Create a new DiffOptions instance.
args:
- ignore_ws=BOOL
- Ignore whitespace in strings (beginning, end and middle). True by default.
- ignore_case=BOOL
- Ignore case differences in strings. False by default.
- unicode_normal=BOOL
- Ignore unicode normal form differences in strings by normalizing to NFC before comparison. True by default.
- unchanged=BOOL
- Yields DiffInfo objects for every comparison, not just those which found a difference. Defaults to False. Useful for testing.
- ignore_empty_slots=BOOL
- If true, slots containing typical ‘empty’ values (by default, just '' and None) are treated as if they were not set. False by default.
- ignore_empty_items=BOOL
- If true, items are considered to be absent from collections if they have all None, not set, or '' in their primary key fields (all compared fields in the absence of a primary key definition). False by default.
- duck_type=BOOL
Normally, types must match or the result will always be normalize.diff.DiffTypes.MODIFIED and the comparison will not descend further.
However, setting this option bypasses this check, and just checks that the ‘other’ object has all of the properties defined on the ‘base’ type. This can be used to check progress when porting from other object systems to normalize.
- fuzzy_match=BOOL
- Enable approximate matching of items in collections, so that finer granularity of changes are available.
- compare_filter=MULTIFIELDSELECTOR|LIST_OF_LISTS
- Restrict comparison to the fields described by the passed MultiFieldSelector (or list of FieldSelector lists/objects)
Sub-class hook which performs value comparison. Only called for comparisons which are not Records.
Normalizes Unicode Normal Form (to NFC); called if unicode_normal is true.
This method decides whether the value is ‘empty’, and hence the same as not specified. Called if ignore_empty_slots is true. Checking the value for emptiness happens after all other normalization.
This hook is called by DiffOptions.normalize_val() if the value (after slot/item normalization) is a string, and is responsible for calling the various normalize_foo methods which act on text.
Hook which is called on every value before comparison, and should return the scrubbed value or self._nothing to indicate that the value is not set.
Hook which is called on every record slot; this is a way to perform context-aware clean-ups.
args:
- value=nothing|anything
- The value in the slot. nothing can be detected in sub-class methods as self._nothing.
- prop=PROPERTY
- The slot’s normalize.property.Property instance.
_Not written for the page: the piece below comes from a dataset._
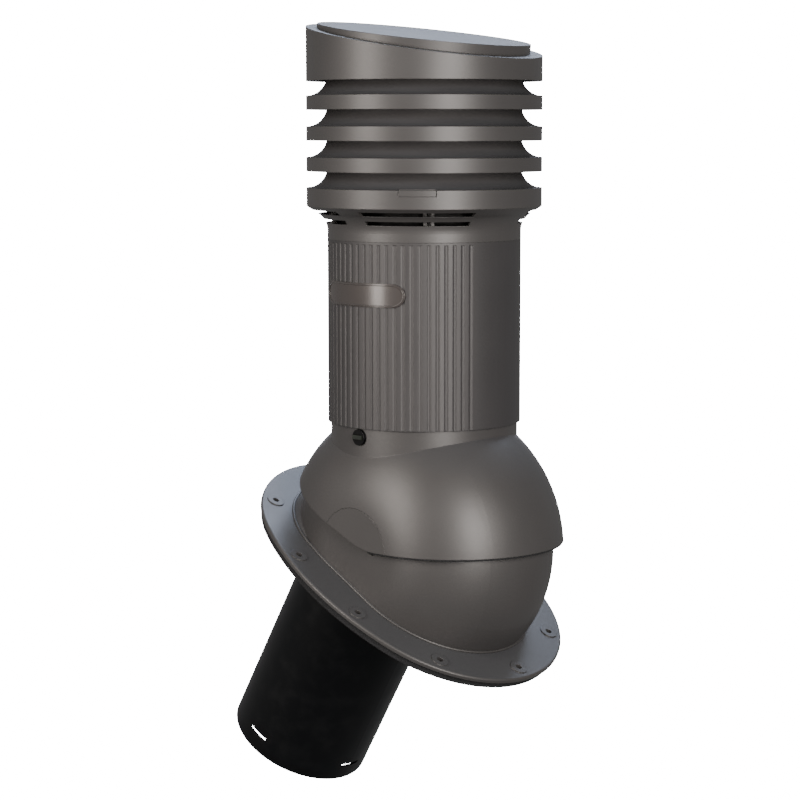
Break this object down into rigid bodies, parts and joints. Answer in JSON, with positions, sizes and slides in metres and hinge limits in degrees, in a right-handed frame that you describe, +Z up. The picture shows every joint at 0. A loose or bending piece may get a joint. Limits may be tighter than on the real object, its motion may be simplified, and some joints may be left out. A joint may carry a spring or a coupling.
{
  "type": "roof vent stack",
  "caption": "Insulated exhaust outlet for a pitched roof: oval flange with bowl, tilting hood, ribbed column, louvred rain cap and a black duct square to the roof.",
  "frame": {"origin": "the point where the axis of the lower duct passes through the underside of the roof gasket, which is the middle of the hole in the roof", "axes": "+Z up, along the column; the roof falls towards +X at 30 degrees; +Y along the level tilt axis, towards the rear side"},
  "size_m": [0.3993, 0.285, 0.8046],
  "materials": {
    "grey_plastic": "satin-matte anthracite, slightly warm",
    "black_plastic": "satin black",
    "rubber": "matte black",
    "steel": "plain",
    "insulation": "matte foam",
    "vial": "pale, glossy"
  },
  "bodies": {
    "base": {"roof_base": "grey_plastic", "roof_gasket": "rubber", "duct_plate": "black_plastic", "duct_seal": "rubber", "plate_screw_1": "steel", "plate_screw_2": "steel", "plate_screw_3": "steel", "plate_screw_4": "steel", "plate_screw_5": "steel", "plate_screw_6": "steel", "lower_duct": "black_plastic", "pivot_bolt_front": "steel", "pivot_bolt_rear": "steel", "flex_elbow": "black_plastic", "lower_clamp": "steel", "lower_clamp_screw": "steel"},
    "stack": {"hood": "grey_plastic", "clamp_screw_front": "steel", "clamp_screw_rear": "steel", "clamp_nut_front": "steel", "clamp_nut_rear": "steel", "side_cover_front": "grey_plastic", "side_cover_rear": "grey_plastic", "outer_shell": "grey_plastic", "neck_seal": "rubber", "name_plate": "grey_plastic", "level_holder": "black_plastic", "level_vial": "vial", "upper_clamp": "steel", "upper_clamp_screw": "steel", "upright_duct": "black_plastic", "insulation_sleeve": "insulation", "cap_base": "grey_plastic", "latch_tab": "grey_plastic", "louvre_ring_1": "grey_plastic", "louvre_ring_2": "grey_plastic", "louvre_ring_3": "grey_plastic", "tie_screw_1": "steel", "tie_screw_2": "steel", "tie_screw_3": "steel", "tie_screw_4": "steel", "cap_shell": "grey_plastic", "cap_lid": "grey_plastic"}
  },
  "joints": [
    {"name": "hood_tilt", "type": "hinge", "parent": "base", "child": "stack", "pos_m": [0.05801, 0, 0.01847], "axis": [0, 1, 0], "range_deg": [-8, 10], "deforming": ["flex_elbow"]}
  ]
}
If this instance has a compare_as method, then that method is called to perform a clean-up before the value is passed to normalize_val
Hook which is called on every collection item; this is a way to perform context-aware clean-ups.
args:
- value=nothing|anything
- The value in the collection slot. nothing can be detected in sub-class methods as self._nothing.
- coll=COLLECTION
- The parent normalize.coll.Collection instance. If this instance has a compare_item_as method, then that method is called to perform a clean-up before the value is passed to normalize_val
- index=HASHABLE
- The key of the item in the collection.
These functions call each other recursively, depending on the value encountered during walking the base object. They are documented here to give insight into the workings of more user-facing APIs such as diff, but should be considered to be implementation details.
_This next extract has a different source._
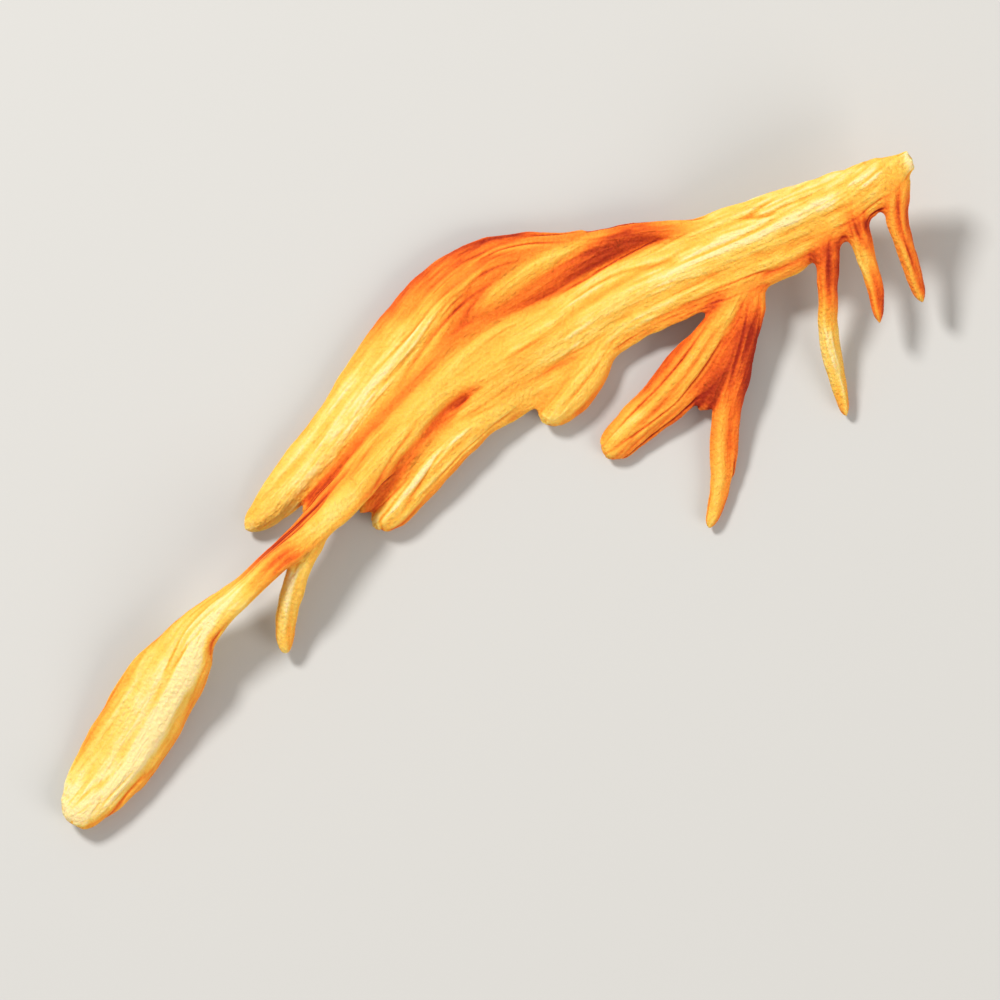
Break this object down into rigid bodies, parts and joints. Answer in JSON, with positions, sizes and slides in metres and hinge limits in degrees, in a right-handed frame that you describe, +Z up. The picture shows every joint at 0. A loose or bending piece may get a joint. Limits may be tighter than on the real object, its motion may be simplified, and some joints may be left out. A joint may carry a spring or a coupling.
{
  "type": "dried cordyceps fruiting body",
  "caption": "Forked, flattened fruiting body of dried cultivated cordyceps, with furrowed clubs and thin side shoots, lying loose on a surface.",
  "frame": {"origin": "middle of the bounding box, on the surface that the body lies on", "axes": "+X along the length, from the tip of the long club to the cut end of the stalk; +Y towards the upper club; +Z up from the surface"},
  "size_m": [0.0666, 0.0238, 0.006],
  "materials": {
    "blade_flesh": "matte",
    "club_flesh": "matte",
    "shoot_flesh": "matte"
  },
  "bodies": {
    "root": {"stalk": "blade_flesh", "blade": "blade_flesh", "middle_finger": "blade_flesh", "long_club": "club_flesh", "upper_club": "club_flesh", "lower_finger": "blade_flesh", "side_lobe": "blade_flesh", "lower_prong": "blade_flesh", "side_shoot": "shoot_flesh", "base_shoot_1": "shoot_flesh", "base_shoot_2": "shoot_flesh", "base_shoot_3": "shoot_flesh", "twig": "shoot_flesh"}
  },
  "joints": []
}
This generator function compares a record, slot by slot, and yields differences found as DiffInfo objects.
args:
- a=Record
- The base object
- b=Record|object
- The ‘other’ object, which must be the same type as a, unless options.duck_type is set.
- fs_a=*FieldSelector*
- The current diff context, prefixed to any returned base field in yielded DiffInfo objects. Defaults to an empty FieldSelector.
- fs_b=*FieldSelector*
- The other object context. This will differ from fs_a in the case of collections, where a value has moved slots. Defaults to an empty FieldSelector.
- options=*DiffOptions*
- A constructed DiffOptions object; a default one is created if not passed in.
Generator function to compare two collections, and yield differences. This function does not currently report moved items in collections, and uses the DiffOptions.record_id() method to decide if objects are to be considered the same, and differences within returned.
Arguments are the same as compare_record_iter().
Note that diff_iter and compare_record_iter will call both this function and compare_record_iter on RecordList types. However, as most RecordList types have no extra properties, no differences are yielded by the compare_record_iter method.
Generator for comparing ‘simple’ lists when they are encountered. This does not currently recurse further. Arguments are as per other compare_X functions.
Generator for comparing ‘simple’ dicts when they are encountered. This does not currently recurse further. Arguments are as per other compare_X functions.
This function returns a generator which iterates over the collection, similar to Collection.itertuples(). Collections are viewed by this module, regardless of type, as a mapping from an index to the value. For sets, the “index” is the value itself (ie, (V, V)). For dicts, it’s a string, and for lists, it’s an int.
In general, this function defers to itertuples and/or iteritems methods defined on the instances; however, when duck typing, this function typically provides the generator.